SHORT PROBLEM:
Copy out the line that contains "Turn this picture", the line that contains "# 300 mm sole;", and every line between them, exactly, and nothing else.

INPUT RECORDS:
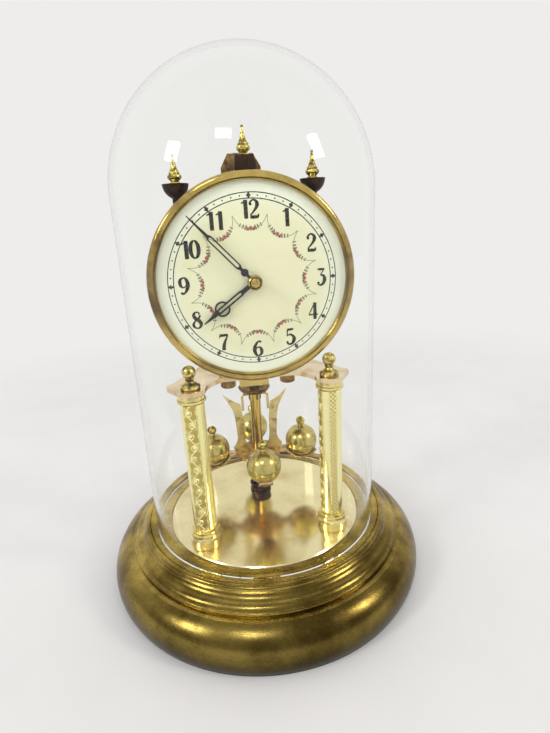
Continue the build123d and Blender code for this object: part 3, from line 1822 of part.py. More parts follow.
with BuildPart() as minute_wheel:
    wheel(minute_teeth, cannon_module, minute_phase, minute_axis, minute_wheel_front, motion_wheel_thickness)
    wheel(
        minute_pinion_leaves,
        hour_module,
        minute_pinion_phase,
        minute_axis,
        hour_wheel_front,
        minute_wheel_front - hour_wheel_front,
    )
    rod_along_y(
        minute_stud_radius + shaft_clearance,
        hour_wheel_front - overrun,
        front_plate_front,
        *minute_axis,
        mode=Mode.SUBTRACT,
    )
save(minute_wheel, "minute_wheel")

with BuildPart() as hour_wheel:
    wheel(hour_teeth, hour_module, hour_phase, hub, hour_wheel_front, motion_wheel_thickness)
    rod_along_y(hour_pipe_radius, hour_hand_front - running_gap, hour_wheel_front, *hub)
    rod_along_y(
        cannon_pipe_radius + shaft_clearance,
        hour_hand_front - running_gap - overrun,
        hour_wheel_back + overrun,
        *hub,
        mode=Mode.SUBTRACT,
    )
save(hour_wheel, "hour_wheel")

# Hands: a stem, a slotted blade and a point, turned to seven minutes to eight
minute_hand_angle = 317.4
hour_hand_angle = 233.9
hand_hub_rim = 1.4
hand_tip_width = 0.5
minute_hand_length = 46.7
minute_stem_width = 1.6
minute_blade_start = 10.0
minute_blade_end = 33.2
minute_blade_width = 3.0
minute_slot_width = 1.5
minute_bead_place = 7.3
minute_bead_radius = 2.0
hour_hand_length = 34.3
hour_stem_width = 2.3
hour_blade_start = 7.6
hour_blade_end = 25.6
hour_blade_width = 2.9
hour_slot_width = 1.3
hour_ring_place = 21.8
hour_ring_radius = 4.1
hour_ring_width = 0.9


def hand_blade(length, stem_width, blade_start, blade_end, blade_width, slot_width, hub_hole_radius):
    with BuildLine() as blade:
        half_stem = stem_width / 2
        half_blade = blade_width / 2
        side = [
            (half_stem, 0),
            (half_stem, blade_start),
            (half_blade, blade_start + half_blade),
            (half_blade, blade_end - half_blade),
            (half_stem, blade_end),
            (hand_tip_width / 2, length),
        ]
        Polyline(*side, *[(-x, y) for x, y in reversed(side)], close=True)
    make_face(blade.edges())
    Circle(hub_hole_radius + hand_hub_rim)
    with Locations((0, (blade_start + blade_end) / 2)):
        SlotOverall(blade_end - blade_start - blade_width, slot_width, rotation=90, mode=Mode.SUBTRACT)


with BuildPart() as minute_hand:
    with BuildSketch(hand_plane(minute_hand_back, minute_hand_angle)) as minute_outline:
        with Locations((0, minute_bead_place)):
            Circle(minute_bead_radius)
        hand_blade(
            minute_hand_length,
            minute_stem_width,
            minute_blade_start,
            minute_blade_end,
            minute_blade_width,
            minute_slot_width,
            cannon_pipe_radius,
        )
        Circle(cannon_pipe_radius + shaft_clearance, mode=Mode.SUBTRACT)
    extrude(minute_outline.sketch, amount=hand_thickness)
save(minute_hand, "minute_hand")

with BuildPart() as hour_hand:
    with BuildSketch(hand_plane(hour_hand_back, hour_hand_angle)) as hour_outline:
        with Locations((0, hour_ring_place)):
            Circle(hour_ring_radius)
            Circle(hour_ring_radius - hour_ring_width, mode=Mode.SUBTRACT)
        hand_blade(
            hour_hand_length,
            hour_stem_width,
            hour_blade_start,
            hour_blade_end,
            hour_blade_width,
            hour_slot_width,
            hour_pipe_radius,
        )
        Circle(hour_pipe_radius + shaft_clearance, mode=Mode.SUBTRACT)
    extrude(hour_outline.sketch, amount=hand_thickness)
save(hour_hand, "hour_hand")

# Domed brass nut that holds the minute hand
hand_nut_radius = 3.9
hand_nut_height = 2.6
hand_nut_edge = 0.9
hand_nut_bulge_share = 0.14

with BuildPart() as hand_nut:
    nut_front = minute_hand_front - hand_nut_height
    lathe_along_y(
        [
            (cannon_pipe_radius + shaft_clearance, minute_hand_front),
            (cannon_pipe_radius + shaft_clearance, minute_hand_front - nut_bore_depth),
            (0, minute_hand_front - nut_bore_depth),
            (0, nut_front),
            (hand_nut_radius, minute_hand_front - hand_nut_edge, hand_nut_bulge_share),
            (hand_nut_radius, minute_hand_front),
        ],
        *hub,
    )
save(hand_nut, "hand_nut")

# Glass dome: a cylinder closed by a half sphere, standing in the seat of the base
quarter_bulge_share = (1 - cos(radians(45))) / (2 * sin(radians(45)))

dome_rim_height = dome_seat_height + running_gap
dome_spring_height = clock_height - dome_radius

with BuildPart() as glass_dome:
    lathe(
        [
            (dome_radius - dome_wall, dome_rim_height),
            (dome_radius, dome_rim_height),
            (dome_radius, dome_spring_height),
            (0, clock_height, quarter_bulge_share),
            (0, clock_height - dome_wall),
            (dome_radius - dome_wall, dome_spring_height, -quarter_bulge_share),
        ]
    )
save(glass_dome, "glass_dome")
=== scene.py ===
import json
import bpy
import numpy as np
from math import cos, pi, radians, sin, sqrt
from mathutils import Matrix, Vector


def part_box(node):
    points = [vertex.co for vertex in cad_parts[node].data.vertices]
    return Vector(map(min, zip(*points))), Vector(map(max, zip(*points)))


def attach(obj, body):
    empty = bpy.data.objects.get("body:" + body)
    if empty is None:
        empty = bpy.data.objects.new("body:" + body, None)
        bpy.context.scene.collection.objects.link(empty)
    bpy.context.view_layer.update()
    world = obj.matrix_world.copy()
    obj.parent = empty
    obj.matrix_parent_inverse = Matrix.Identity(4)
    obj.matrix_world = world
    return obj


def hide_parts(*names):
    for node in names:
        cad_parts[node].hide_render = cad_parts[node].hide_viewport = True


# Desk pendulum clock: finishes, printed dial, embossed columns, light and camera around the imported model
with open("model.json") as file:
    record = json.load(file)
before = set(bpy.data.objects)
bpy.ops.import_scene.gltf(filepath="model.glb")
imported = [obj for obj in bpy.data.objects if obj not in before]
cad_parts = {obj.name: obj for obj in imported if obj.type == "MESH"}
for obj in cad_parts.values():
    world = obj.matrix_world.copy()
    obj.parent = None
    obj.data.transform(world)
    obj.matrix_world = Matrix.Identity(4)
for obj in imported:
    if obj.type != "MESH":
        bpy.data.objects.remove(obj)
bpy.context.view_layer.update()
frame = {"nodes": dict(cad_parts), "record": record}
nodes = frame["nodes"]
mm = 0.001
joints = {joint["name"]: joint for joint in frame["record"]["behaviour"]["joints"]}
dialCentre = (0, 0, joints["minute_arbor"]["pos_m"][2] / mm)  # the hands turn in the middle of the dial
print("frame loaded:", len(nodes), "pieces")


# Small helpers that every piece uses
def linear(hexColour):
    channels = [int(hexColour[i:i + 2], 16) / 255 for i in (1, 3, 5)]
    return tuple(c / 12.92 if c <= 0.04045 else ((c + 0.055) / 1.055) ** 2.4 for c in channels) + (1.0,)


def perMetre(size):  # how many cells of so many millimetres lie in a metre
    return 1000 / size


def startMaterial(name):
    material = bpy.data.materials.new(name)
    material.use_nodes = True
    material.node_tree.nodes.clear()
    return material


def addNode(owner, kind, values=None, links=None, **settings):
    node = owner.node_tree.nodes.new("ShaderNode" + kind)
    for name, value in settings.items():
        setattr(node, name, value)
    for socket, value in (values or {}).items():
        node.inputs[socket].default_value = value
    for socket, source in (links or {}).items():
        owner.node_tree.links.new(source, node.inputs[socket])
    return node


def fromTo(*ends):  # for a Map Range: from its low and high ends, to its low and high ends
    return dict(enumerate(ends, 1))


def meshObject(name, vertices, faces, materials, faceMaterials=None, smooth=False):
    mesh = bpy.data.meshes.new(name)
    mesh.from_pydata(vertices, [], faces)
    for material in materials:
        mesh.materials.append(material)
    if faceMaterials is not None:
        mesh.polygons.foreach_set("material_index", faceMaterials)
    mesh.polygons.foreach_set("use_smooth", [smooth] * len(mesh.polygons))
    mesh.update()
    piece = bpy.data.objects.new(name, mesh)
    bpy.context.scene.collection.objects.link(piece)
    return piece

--

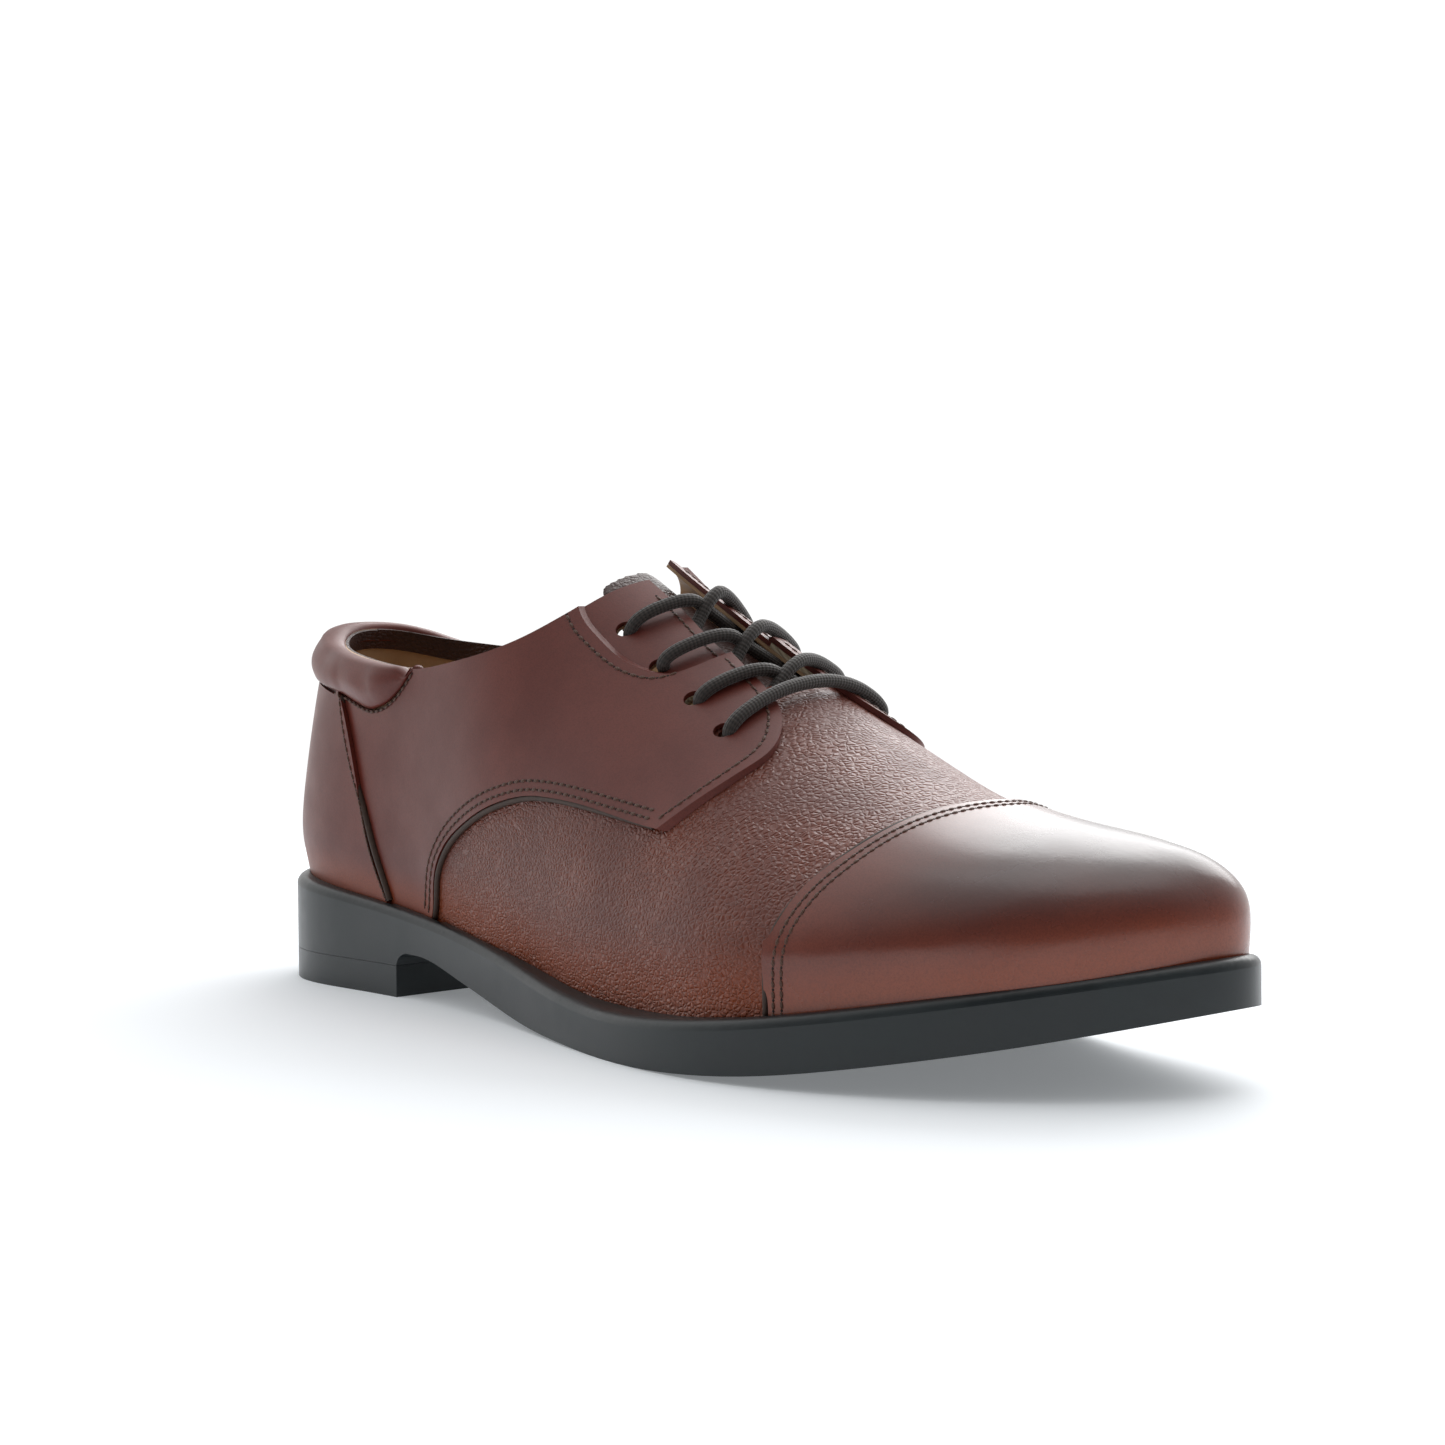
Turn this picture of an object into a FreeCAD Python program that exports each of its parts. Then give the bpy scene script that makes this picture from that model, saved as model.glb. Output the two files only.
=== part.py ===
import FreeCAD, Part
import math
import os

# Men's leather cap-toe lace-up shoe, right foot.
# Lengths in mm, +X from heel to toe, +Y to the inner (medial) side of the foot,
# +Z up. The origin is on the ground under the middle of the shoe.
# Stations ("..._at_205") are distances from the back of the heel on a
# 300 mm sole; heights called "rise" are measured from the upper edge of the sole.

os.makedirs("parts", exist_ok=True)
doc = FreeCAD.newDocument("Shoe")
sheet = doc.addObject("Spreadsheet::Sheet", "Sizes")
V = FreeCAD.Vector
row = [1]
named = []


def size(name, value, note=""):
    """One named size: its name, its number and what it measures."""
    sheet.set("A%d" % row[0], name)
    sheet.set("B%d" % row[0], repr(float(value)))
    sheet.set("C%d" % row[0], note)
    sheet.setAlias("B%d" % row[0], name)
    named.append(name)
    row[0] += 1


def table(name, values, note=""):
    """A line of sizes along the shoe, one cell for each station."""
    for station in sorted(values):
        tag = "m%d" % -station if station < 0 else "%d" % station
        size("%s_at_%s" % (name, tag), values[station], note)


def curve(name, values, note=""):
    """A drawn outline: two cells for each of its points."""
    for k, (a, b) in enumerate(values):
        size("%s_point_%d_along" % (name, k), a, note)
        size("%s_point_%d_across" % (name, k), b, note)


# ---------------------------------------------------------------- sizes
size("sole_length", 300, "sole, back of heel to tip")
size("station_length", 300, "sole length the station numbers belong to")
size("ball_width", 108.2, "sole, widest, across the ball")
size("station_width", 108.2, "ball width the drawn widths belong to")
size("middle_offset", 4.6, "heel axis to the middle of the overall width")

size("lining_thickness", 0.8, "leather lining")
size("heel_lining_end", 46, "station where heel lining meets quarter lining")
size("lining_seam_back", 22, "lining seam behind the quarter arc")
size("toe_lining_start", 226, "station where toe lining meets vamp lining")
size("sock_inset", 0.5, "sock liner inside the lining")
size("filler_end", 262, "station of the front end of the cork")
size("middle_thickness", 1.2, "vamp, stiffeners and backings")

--

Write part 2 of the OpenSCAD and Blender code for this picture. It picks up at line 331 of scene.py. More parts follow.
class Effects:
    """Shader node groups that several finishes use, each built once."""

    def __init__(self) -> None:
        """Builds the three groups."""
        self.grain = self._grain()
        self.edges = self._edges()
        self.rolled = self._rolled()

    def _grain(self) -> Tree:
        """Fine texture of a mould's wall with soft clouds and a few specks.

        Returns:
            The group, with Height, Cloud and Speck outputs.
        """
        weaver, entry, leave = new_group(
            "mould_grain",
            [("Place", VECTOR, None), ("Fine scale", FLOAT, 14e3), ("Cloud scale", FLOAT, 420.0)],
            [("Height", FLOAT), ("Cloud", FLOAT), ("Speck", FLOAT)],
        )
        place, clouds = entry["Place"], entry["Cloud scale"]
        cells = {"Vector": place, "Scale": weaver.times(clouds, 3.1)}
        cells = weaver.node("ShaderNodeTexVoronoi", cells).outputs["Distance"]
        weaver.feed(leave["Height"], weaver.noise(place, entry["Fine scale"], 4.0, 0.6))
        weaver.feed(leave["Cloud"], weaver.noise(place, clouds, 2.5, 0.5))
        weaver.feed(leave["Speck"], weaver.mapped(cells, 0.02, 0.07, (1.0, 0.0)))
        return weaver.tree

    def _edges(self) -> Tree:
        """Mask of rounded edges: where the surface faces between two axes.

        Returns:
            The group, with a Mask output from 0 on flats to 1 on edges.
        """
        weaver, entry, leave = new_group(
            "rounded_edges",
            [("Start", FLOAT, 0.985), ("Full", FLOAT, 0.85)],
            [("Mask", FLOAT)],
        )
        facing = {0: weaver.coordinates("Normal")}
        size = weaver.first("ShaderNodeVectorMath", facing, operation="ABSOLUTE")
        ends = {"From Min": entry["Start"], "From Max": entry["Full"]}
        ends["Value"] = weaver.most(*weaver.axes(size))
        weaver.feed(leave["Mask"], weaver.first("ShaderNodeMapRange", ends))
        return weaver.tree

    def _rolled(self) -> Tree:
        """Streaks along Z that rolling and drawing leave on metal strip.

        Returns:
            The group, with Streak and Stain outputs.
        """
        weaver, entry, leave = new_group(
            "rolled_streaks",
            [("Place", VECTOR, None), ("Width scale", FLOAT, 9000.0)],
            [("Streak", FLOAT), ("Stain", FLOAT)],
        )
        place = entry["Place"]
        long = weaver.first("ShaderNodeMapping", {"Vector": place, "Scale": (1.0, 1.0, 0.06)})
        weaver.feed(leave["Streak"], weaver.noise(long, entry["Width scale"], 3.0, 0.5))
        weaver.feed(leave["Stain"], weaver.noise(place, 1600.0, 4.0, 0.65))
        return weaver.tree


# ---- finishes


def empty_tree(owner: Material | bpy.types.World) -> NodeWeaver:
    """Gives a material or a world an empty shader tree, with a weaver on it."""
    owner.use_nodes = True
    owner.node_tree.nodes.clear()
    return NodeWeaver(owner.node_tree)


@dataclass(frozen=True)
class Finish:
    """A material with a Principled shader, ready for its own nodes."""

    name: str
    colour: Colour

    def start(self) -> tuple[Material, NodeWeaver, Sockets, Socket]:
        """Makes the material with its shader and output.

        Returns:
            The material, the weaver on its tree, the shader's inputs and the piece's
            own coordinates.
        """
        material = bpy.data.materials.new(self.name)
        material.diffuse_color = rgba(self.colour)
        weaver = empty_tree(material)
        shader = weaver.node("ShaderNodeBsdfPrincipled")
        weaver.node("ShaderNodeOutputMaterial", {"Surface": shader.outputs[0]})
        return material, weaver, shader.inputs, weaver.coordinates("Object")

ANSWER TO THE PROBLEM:
Turn this picture of an object into a FreeCAD Python program that exports each of its parts. Then give the bpy scene script that makes this picture from that model, saved as model.glb. Output the two files only.
=== part.py ===
import FreeCAD, Part
import math
import os

# Men's leather cap-toe lace-up shoe, right foot.
# Lengths in mm, +X from heel to toe, +Y to the inner (medial) side of the foot,
# +Z up. The origin is on the ground under the middle of the shoe.
# Stations ("..._at_205") are distances from the back of the heel on a
# 300 mm sole; heights called "rise" are measured from the upper edge of the sole.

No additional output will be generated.